Short exercise: Of the material below, the lines to be retyped are those from the line containing "for piece in" through the line containing "points = [vertex.co for vertex in nodes[node].data.vertices]", inclusive; reproduce them exactly.
* Start Supplied data *
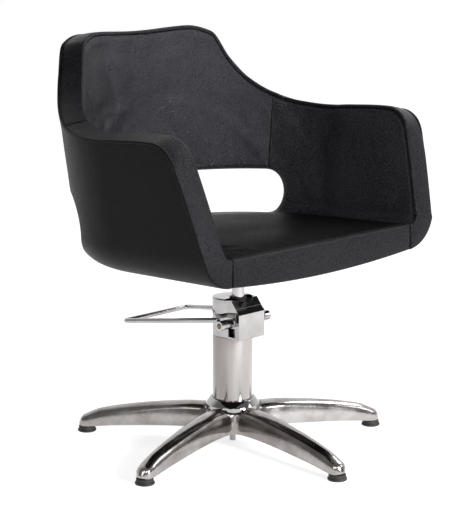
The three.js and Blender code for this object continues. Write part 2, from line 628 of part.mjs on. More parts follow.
// ---------------------------------------------------------------- lever and pedal
function addLever() {
  add('lever_shaft', onShaft(rod(SHAFT_R, -67, 62, 16)), finish.steel);
  for (const [name, side] of [['lever_bush_right', -1], ['lever_bush_left', 1]]) {
    const [a, b] = [side * (BOX_HALF_WIDTH - BOX_WALL), side * (BOX_HALF_WIDTH + 0.5)];
    add(name, onShaft(ring(SHAFT_R + GAP, 7.6, Math.min(a, b), Math.max(a, b), 16)), finish.plastic);
  }
  add('lever_nut', onShaft(ring(SHAFT_R * 1.25, 9, -49, -37, 6)), finish.chrome);
  add('lever_hub_right', onShaft(ring(SHAFT_R + GAP, 9.2, -69, -49.5, 20)), finish.chrome);
  add('lever_hub_left', onShaft(turned([[SHAFT_R + GAP, 46], [9.4, 46], [10, 48], [10, 62],
    [7, 66], [0, 66.5], [0, 62.5], [SHAFT_R + GAP, 62.5], [SHAFT_R + GAP, 46]], 20)), finish.chrome);
  add('clamp_screw', onShaft(turned([[0, -71], [3.6, -71], [4.4, -70], [4.4, -67 - GAP],
    [0, -67 - GAP]], 12)), finish.steel);
  const y = SHAFT_Y + ROCKER_REACH;
  const arm = new THREE.Shape();
  arm.absarc(y, SHAFT_Z, 4, -Math.PI / 2, Math.PI / 2, false);
  arm.absarc(SHAFT_Y, SHAFT_Z, 9, Math.PI * 0.42, Math.PI * 1.78, false);
  arm.closePath();
  const hole = new THREE.Path();
  hole.absarc(SHAFT_Y, SHAFT_Z, SHAFT_R + GAP, 0, 2 * Math.PI, true);
  arm.holes.push(hole);
  const plate = new THREE.ExtrudeGeometry(arm, { depth: 6, bevelEnabled: false, curveSegments: 8 })
    .rotateX(Math.PI / 2).rotateZ(Math.PI / 2).translate(PLUNGER_X - 3, 0, 0);
  add('rocker_arm', plate, finish.steel);
}

function addPedal() {
  const mirror = (p) => new THREE.Vector3(-p.x, p.y, p.z);
  const [start, corner] = [PEDAL_START, PEDAL_CORNER];
  const bend = 9;
  const back = start.clone().sub(corner).normalize().multiplyScalar(bend).add(corner);
  const inward = corner.clone().setX(corner.x - bend);
  const path = new THREE.CurvePath();
  path.add(new THREE.LineCurve3(mirror(start), mirror(back)));
  path.add(new THREE.QuadraticBezierCurve3(mirror(back), mirror(corner), mirror(inward)));
  path.add(new THREE.LineCurve3(mirror(inward), inward));
  path.add(new THREE.QuadraticBezierCurve3(inward, corner, back));
  path.add(new THREE.LineCurve3(back, start));
  add('pedal_loop', bar(path, PEDAL_R, 8, 36), finish.chrome);
}

addStarBase();
addPumpTube();
addPumpHead();
addPlunger();
addPiston();
addLever();
addPedal();
addSeatMount();
addShell();
addRimBands();

export default chair;
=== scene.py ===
"""Salon styling chair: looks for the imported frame. Metres, +Z up, the sitter faces -Y."""
import math

import bmesh
import bpy
import numpy as np
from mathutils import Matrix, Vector
from mathutils.geometry import delaunay_2d_cdt


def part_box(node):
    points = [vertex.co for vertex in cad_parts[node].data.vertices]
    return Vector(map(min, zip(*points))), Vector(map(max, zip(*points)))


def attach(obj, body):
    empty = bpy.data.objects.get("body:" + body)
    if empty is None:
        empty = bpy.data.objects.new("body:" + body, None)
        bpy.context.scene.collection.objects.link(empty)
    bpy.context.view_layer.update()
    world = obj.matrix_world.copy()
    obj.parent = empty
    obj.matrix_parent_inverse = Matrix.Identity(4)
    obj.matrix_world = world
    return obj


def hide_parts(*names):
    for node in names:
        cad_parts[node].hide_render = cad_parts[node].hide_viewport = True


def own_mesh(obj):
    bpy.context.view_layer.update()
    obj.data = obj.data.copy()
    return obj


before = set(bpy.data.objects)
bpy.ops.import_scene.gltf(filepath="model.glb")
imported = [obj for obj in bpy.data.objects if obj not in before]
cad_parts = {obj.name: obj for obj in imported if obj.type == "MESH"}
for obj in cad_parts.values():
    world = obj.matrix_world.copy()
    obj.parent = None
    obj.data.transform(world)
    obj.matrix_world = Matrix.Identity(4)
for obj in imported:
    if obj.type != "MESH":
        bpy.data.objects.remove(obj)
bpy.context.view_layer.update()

MM = 0.001

# ------------------------------------------------------------------ shell dimensions (millimetres)
WALL = 50.6
SEAT_FRONT_Z = 433.6
SEAT_BOTTOM_Z = SEAT_FRONT_Z - WALL
FRONT_Y = -242.1
SIDE_END_Y = -3.8
HALF_WIDTH = 306.4
BACK_DEPTH = 285.7
WIDTH_FLARE = 0.148
DEPTH_FLARE = 0.078
FRONT_LEAN = 0.2606
FRONT_CURVE = 0.000201
ARM_CORNER_RADIUS = 54.8
INNER_FILLET = 20.0
OUTER_FILLET = INNER_FILLET + WALL
BOTTOM_BOW = 11.4
INNER_RAKE = 31.0
OUTER_RAKE = 18.0
RAKE_FADE_Z = 560.0
ARM_ROUNDNESS = 2.05
BACK_ROUNDNESS = 2.3
ARM_ROUNDNESS_Z = 630.0
BACK_TOP_Z = 785.0
RIM_STATIONS = [0, 0.45, 0.85, 1.08, 1.22, 1.36, 1.48, 1.58, 1.68, 1.8, 2.0]
RIM_HEIGHTS = [634, 639.8, 634.3, 629.4, 633.4, 649.7, 677.7, 718.5, 773, 786.4, 782.1]
SLOT_BOTTOM_Z = 405.0
SLOT_TOP_Z = 500.0
SLOT_END = 1.27
BAND_SEAM = 1.3
PANEL_SEAM = 1.36
OUTSIDE_SEAM = 1.62


# ------------------------------------------------------------------ shell surface
def smooth_rim_heights():
    """Slopes of a monotone cubic through the rim stations."""
    x, y = np.array(RIM_STATIONS, float), np.array(RIM_HEIGHTS, float)
    step = np.diff(y) / np.diff(x)
    slopes = np.zeros(len(x))
    slopes[0] = step[0]
    for i in range(1, len(x) - 1):
        a, b = step[i - 1], step[i]
        slopes[i] = 0 if a * b <= 0 else 2 * a * b / (a + b)
    return x, y, slopes


RIM_X, RIM_Y, RIM_SLOPES = smooth_rim_heights()


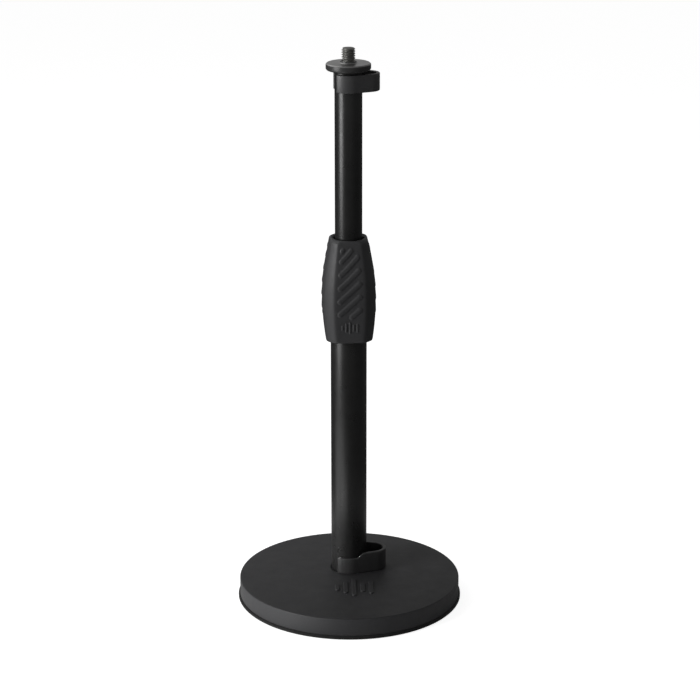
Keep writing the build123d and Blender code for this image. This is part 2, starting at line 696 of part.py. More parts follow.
# ---------------------------------------------------------------- export
# Each function's name is also its piece's label and file name.
PIECES = (
    base_plate, foot_ring, base_washer, spring_washer, base_bolt,
    tube_foot_insert, lower_tube,
    clutch_collar, collar_pins, collet, thrust_ring, clutch_nut, grip_sleeve,
    upper_tube, guide_bush, bush_rivet,
    tube_plug, thread_stud, disc_washer, lock_disc,
    upper_cable_clip, lower_cable_clip,
)

os.makedirs("parts", exist_ok=True)
for piece in PIECES:
    part = piece()
    part.label = piece.__name__
    export_step(part, f"parts/{piece.__name__}.step")
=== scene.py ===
"""A telescopic stand: round base, lower and upper tubes joined by a grip, lock disc and stud on top.

The base rests on z = 0, the mast is upright along +Z, and the camera looks from the front (-Y).
Lengths named here are millimetres unless a comment says metres; meshes are built in metres.
"""
import math

import bmesh
import bpy
import numpy as np
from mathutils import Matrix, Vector


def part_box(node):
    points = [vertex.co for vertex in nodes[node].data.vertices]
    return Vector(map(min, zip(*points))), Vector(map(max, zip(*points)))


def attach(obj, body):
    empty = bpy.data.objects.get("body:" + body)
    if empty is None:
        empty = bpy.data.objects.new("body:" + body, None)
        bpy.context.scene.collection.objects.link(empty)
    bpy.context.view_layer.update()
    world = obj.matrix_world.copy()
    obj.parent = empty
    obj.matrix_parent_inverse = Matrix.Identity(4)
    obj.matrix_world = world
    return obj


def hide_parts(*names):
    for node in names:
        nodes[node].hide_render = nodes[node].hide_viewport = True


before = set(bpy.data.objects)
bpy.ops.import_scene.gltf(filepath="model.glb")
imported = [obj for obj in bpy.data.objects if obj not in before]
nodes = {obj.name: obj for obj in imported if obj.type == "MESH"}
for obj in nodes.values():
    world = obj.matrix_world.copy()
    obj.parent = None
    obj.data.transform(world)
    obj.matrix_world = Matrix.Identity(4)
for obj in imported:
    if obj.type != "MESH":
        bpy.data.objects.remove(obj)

scene = bpy.context.scene
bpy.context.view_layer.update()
MM = 0.001                                   # metres in a millimetre

tube_low, tube_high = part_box("lower_tube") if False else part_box("lower_tube")
MAST = (0.0, 0.5 * (tube_low.y + tube_high.y))   # x and y of the mast's axis, metres

LOWER_RADIUS, LOWER_WALL = 12.7, 1.5
UPPER_RADIUS, UPPER_WALL = 9.525, 1.25


# ---------------------------------------------------------------- mesh helpers
def z_range(name):
    """Bottom and top of a CAD piece."""
    low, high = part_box(name)
    return low.z / MM, high.z / MM


def smoothstep(start, end, x):
    t = np.clip((x - start) / (end - start), 0.0, 1.0)
    return t * t * (3 - 2 * t)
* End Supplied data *
Task answer:
for piece in PIECES:
    part = piece()
    part.label = piece.__name__
    export_step(part, f"parts/{piece.__name__}.step")
=== scene.py ===
"""A telescopic stand: round base, lower and upper tubes joined by a grip, lock disc and stud on top.

The base rests on z = 0, the mast is upright along +Z, and the camera looks from the front (-Y).
Lengths named here are millimetres unless a comment says metres; meshes are built in metres.
"""
import math

import bmesh
import bpy
import numpy as np
from mathutils import Matrix, Vector


def part_box(node):
    points = [vertex.co for vertex in nodes[node].data.vertices]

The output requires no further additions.